* PROBLEM TO WORK ON: Output exactly the span of lines that begins at the line containing "Model this object" and ends at the line containing "PLATE_FRONT_X = (FRONT_PIN_X", both lines included.

Records with modeling code:

-- begin --

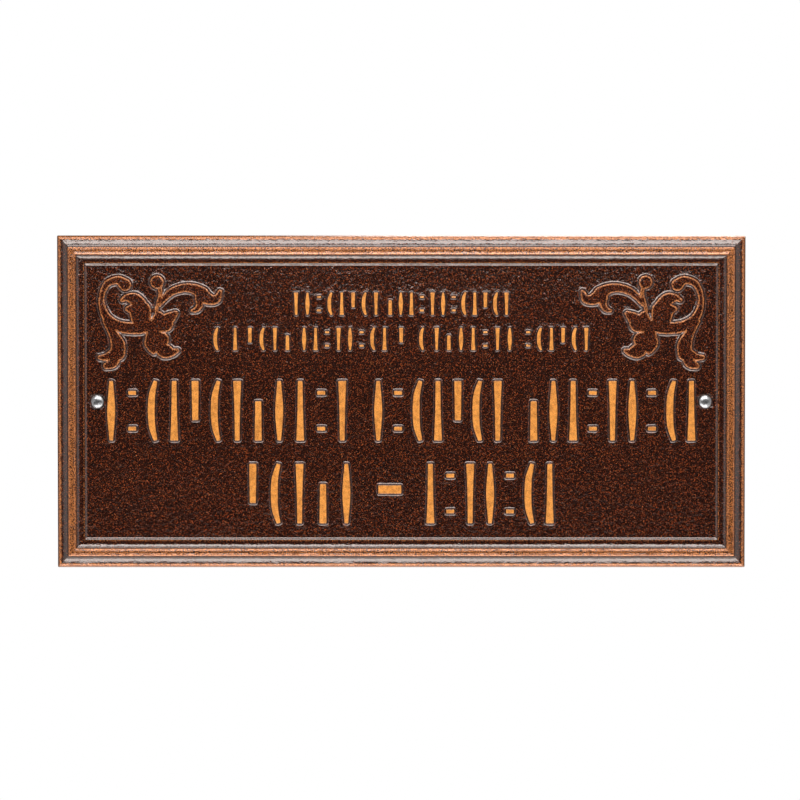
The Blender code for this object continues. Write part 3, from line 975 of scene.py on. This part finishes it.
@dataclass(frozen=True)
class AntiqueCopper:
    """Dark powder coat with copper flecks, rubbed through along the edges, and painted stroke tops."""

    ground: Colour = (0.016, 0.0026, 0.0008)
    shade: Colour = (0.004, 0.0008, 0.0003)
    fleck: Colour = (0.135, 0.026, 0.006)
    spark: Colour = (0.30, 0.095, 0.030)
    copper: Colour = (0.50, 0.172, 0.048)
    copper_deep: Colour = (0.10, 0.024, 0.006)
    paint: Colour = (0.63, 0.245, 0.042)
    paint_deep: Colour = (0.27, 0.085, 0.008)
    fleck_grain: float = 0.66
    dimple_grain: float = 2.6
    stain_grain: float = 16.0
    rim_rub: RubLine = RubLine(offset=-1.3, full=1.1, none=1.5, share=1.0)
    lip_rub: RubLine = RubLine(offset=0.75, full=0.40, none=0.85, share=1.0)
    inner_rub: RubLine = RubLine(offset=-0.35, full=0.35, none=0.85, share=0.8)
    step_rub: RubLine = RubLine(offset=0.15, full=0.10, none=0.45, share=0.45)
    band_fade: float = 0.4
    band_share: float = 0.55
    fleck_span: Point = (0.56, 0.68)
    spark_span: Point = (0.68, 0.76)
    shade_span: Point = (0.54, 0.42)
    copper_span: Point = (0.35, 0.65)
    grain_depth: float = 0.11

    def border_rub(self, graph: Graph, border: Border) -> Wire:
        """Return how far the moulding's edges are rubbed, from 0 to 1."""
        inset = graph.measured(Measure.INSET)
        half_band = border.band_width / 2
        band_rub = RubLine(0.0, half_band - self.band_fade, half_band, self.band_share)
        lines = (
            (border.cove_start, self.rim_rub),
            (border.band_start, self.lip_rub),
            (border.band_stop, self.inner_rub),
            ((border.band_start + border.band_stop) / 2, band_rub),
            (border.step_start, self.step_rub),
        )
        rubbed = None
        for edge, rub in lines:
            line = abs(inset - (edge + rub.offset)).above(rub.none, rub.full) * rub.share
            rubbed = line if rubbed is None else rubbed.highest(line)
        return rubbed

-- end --
-- begin --

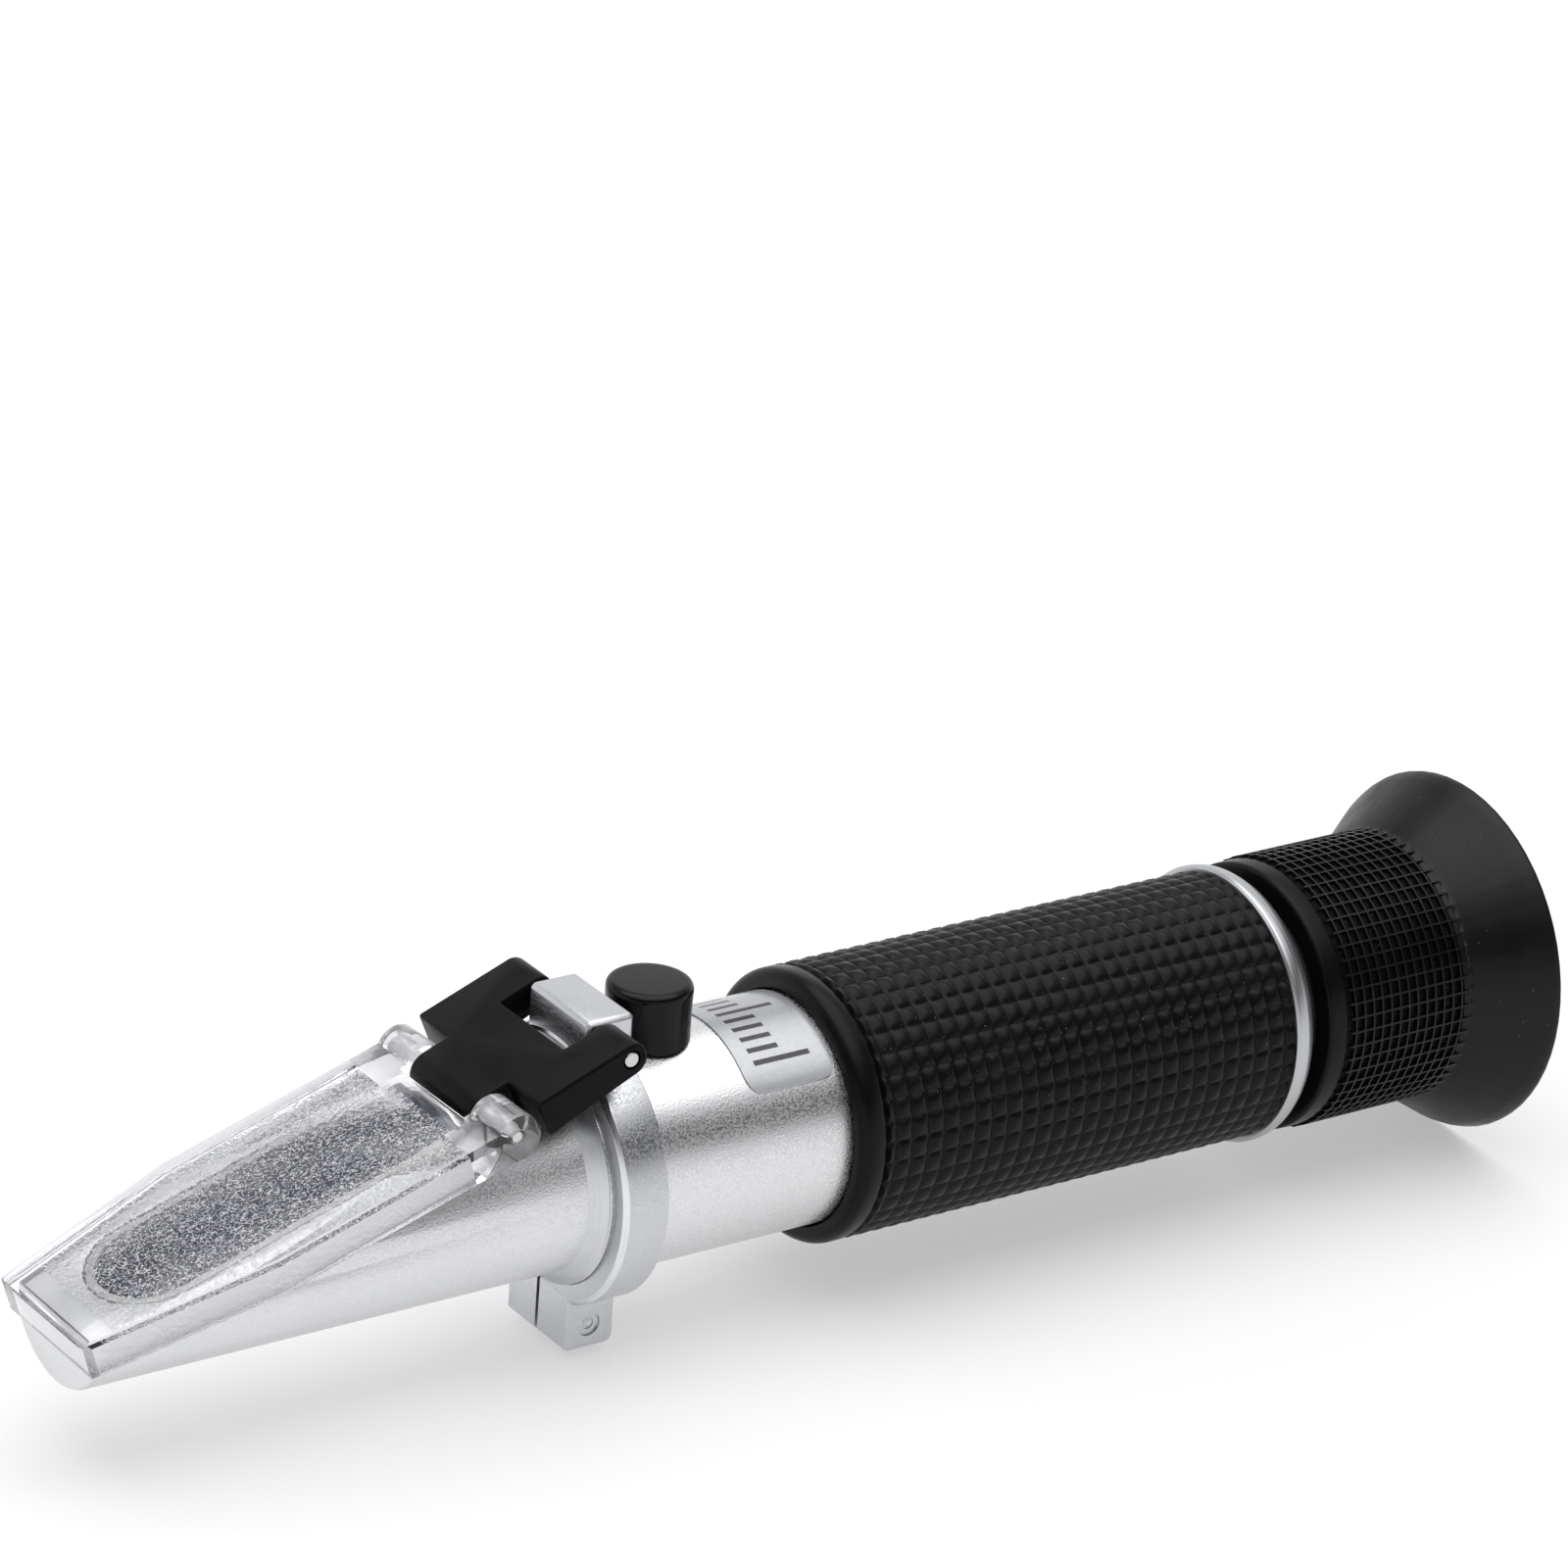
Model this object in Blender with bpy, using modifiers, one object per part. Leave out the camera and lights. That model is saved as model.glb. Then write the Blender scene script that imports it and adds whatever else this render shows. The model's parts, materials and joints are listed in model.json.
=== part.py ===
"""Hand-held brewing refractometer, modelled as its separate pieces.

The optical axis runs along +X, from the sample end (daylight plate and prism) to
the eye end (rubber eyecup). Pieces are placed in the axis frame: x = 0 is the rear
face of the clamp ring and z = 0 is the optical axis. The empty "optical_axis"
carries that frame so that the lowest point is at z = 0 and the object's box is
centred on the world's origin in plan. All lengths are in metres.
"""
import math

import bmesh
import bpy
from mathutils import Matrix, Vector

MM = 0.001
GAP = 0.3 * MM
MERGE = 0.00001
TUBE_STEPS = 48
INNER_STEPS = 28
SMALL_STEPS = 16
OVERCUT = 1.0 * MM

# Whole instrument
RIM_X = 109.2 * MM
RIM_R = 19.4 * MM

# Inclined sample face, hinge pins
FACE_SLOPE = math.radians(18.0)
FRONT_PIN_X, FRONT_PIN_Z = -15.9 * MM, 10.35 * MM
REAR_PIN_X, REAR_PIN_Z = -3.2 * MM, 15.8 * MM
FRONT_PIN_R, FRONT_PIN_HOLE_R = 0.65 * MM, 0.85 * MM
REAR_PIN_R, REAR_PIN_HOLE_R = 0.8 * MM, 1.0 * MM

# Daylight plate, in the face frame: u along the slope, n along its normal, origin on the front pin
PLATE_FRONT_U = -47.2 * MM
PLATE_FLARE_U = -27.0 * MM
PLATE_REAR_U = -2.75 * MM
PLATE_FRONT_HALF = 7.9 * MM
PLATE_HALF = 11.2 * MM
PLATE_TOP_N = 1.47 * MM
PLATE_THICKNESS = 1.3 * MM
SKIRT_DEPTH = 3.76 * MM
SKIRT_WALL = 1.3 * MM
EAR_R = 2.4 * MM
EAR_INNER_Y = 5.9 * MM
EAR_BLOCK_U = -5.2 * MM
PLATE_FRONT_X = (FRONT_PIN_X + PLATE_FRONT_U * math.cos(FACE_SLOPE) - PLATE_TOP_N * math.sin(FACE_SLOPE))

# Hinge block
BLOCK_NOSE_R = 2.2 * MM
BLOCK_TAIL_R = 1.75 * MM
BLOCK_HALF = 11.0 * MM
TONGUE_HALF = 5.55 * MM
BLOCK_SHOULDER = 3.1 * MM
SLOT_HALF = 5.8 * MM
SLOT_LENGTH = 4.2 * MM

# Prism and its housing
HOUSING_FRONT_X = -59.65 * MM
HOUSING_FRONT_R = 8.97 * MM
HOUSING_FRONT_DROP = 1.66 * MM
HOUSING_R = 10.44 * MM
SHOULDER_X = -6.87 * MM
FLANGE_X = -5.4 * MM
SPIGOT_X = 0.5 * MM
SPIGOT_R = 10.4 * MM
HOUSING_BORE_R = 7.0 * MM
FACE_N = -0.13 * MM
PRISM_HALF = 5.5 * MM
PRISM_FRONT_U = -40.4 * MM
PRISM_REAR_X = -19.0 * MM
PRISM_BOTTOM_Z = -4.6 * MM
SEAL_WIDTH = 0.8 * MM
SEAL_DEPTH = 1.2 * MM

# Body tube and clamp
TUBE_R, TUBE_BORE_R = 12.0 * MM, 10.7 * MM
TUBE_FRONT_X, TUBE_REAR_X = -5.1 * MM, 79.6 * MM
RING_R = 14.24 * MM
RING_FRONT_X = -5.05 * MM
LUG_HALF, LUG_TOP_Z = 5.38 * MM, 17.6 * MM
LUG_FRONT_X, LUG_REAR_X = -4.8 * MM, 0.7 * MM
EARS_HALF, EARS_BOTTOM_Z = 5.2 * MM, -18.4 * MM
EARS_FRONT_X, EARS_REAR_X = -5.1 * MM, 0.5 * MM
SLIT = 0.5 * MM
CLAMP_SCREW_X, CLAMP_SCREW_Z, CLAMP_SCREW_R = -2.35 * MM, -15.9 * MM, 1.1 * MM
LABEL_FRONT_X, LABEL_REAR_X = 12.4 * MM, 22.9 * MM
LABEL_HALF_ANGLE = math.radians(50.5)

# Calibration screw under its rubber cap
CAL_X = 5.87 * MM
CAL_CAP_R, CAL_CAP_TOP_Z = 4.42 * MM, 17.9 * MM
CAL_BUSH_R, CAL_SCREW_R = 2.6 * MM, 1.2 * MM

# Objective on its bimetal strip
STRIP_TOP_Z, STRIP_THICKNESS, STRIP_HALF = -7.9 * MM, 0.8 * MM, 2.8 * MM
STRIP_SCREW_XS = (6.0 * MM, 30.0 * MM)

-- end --
-- begin --

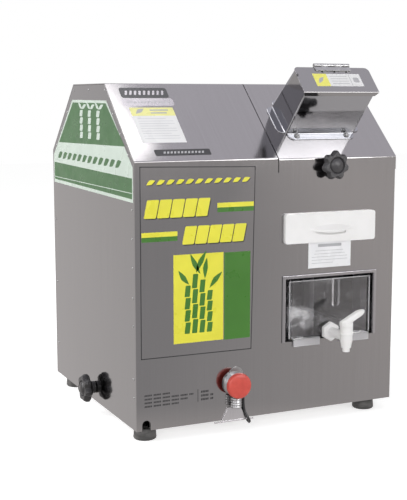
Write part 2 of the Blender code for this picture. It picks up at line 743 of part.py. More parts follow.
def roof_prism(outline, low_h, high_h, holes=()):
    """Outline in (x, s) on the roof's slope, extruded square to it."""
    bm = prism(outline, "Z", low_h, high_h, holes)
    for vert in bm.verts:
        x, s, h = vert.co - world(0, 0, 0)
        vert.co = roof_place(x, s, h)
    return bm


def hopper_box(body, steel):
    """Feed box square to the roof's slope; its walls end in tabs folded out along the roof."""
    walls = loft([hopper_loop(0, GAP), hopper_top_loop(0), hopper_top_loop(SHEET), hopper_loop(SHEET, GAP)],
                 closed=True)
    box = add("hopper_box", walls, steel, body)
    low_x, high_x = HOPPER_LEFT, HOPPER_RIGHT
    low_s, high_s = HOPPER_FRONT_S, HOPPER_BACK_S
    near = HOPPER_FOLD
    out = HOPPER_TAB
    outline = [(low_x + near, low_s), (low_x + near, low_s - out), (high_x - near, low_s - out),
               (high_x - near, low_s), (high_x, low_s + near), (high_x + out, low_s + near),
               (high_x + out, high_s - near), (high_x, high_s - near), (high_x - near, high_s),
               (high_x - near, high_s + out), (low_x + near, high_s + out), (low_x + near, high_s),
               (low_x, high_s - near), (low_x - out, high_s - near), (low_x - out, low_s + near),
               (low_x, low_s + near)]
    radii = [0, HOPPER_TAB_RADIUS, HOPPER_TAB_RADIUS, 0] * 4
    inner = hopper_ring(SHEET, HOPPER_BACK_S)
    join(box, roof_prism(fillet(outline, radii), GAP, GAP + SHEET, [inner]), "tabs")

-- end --

* RESPONSE:
Model this object in Blender with bpy, using modifiers, one object per part. Leave out the camera and lights. That model is saved as model.glb. Then write the Blender scene script that imports it and adds whatever else this render shows. The model's parts, materials and joints are listed in model.json.
=== part.py ===
"""Hand-held brewing refractometer, modelled as its separate pieces.

The optical axis runs along +X, from the sample end (daylight plate and prism) to
the eye end (rubber eyecup). Pieces are placed in the axis frame: x = 0 is the rear
face of the clamp ring and z = 0 is the optical axis. The empty "optical_axis"
carries that frame so that the lowest point is at z = 0 and the object's box is
centred on the world's origin in plan. All lengths are in metres.
"""
import math

import bmesh
import bpy
from mathutils import Matrix, Vector

MM = 0.001
GAP = 0.3 * MM
MERGE = 0.00001
TUBE_STEPS = 48
INNER_STEPS = 28
SMALL_STEPS = 16
OVERCUT = 1.0 * MM

# Whole instrument
RIM_X = 109.2 * MM
RIM_R = 19.4 * MM

# Inclined sample face, hinge pins
FACE_SLOPE = math.radians(18.0)
FRONT_PIN_X, FRONT_PIN_Z = -15.9 * MM, 10.35 * MM
REAR_PIN_X, REAR_PIN_Z = -3.2 * MM, 15.8 * MM
FRONT_PIN_R, FRONT_PIN_HOLE_R = 0.65 * MM, 0.85 * MM
REAR_PIN_R, REAR_PIN_HOLE_R = 0.8 * MM, 1.0 * MM

# Daylight plate, in the face frame: u along the slope, n along its normal, origin on the front pin
PLATE_FRONT_U = -47.2 * MM
PLATE_FLARE_U = -27.0 * MM
PLATE_REAR_U = -2.75 * MM
PLATE_FRONT_HALF = 7.9 * MM
PLATE_HALF = 11.2 * MM
PLATE_TOP_N = 1.47 * MM
PLATE_THICKNESS = 1.3 * MM
SKIRT_DEPTH = 3.76 * MM
SKIRT_WALL = 1.3 * MM
EAR_R = 2.4 * MM
EAR_INNER_Y = 5.9 * MM
EAR_BLOCK_U = -5.2 * MM
PLATE_FRONT_X = (FRONT_PIN_X + PLATE_FRONT_U * math.cos(FACE_SLOPE) - PLATE_TOP_N * math.sin(FACE_SLOPE))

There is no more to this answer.